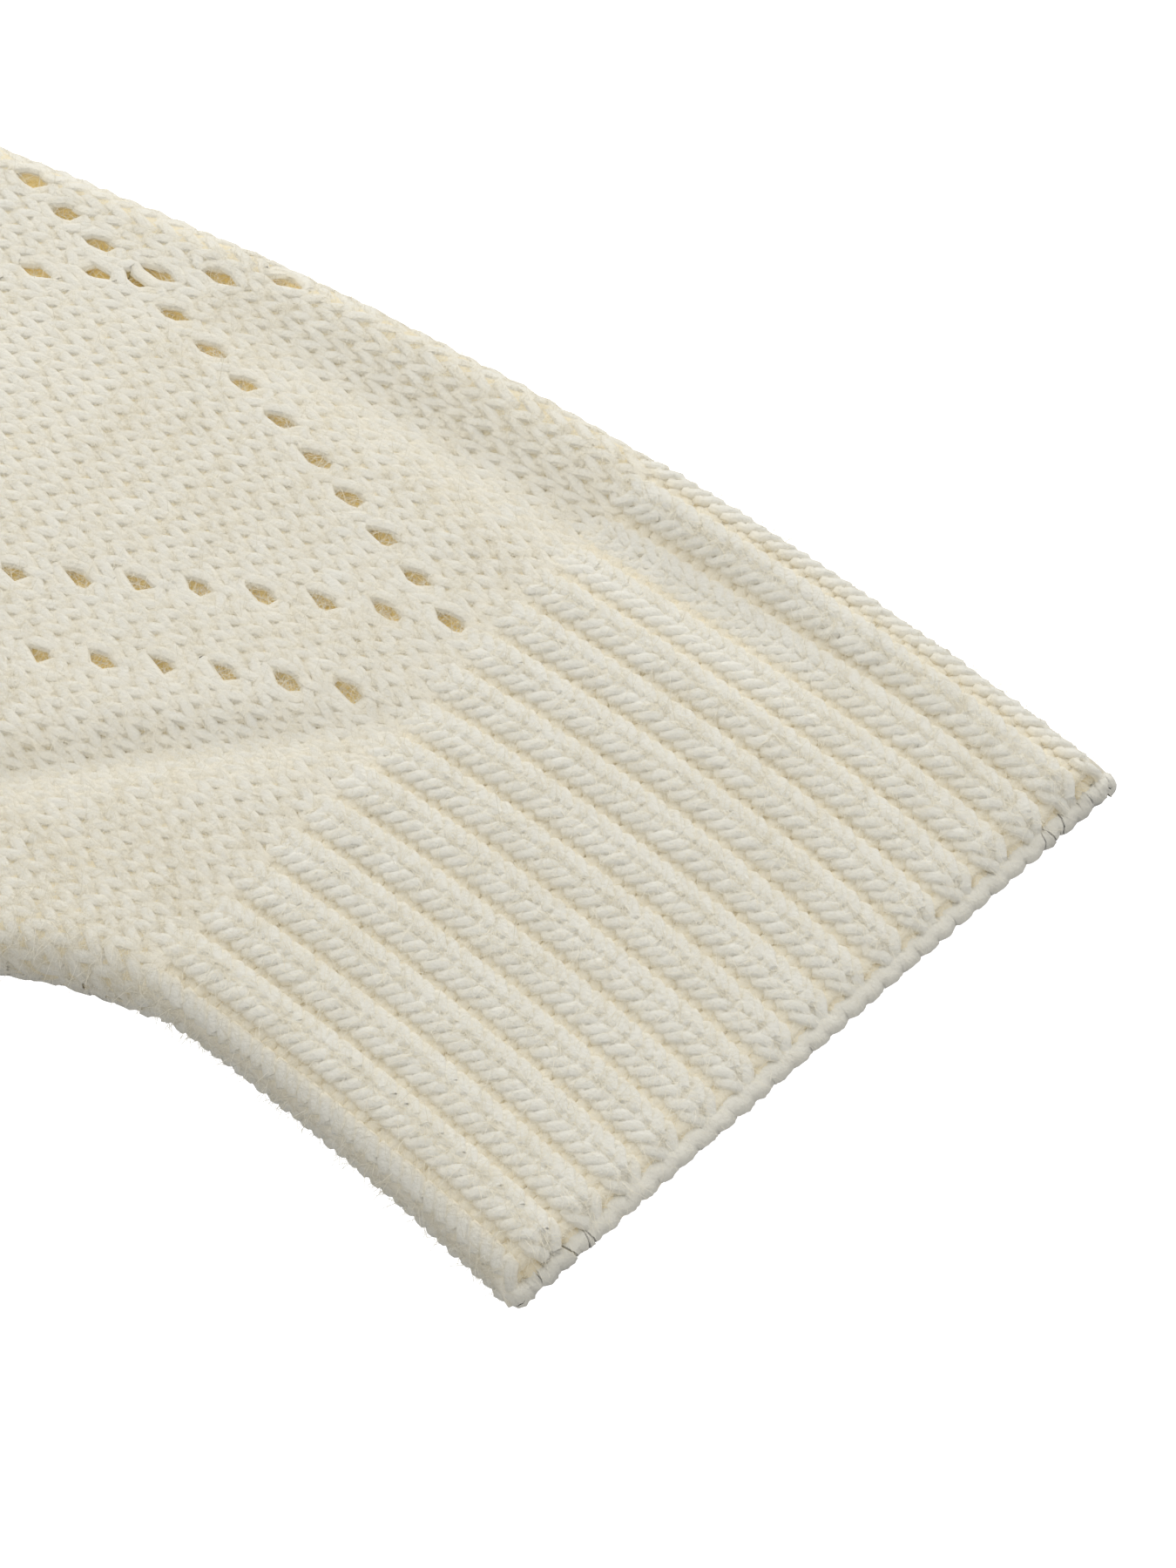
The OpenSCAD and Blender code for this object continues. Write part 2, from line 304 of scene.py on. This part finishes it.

::::::::::

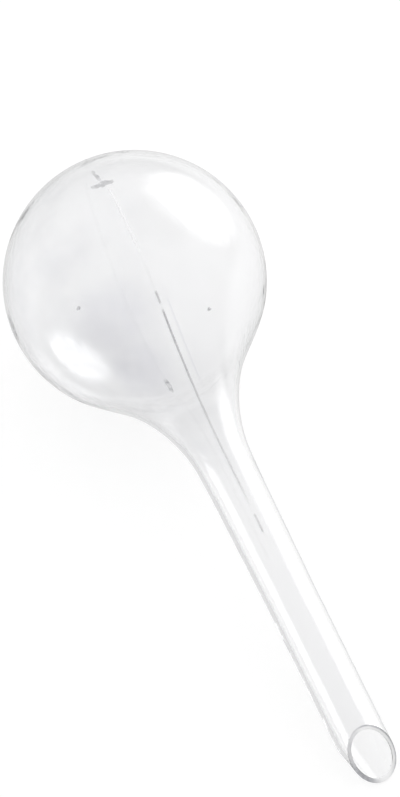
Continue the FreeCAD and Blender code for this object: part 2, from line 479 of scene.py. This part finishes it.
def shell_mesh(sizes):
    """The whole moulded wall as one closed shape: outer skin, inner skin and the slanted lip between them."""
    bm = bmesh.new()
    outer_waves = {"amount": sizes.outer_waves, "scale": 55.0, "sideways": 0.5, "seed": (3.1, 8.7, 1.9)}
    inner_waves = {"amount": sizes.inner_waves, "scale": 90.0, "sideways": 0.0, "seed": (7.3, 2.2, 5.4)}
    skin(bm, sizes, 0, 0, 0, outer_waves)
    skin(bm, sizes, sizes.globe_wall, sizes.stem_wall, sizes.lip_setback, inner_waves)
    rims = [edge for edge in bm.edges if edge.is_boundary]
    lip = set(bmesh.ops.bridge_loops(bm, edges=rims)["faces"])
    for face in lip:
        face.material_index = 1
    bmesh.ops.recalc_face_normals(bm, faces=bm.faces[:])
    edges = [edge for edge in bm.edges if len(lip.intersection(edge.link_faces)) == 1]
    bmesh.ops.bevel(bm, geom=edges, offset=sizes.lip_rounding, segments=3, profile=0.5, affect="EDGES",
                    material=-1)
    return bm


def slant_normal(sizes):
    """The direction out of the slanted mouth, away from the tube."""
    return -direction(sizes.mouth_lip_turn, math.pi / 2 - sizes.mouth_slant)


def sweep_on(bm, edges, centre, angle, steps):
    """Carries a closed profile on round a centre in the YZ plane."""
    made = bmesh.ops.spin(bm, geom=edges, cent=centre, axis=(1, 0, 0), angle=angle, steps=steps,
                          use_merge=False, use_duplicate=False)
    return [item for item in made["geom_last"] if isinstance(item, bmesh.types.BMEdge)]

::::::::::

Lines from the records above that hold "finishes" are the ones to list.

The OpenSCAD and Blender code for this object continues. Write part 2, from line 304 of scene.py on. This part finishes it.
Continue the FreeCAD and Blender code for this object: part 2, from line 479 of scene.py. This part finishes it.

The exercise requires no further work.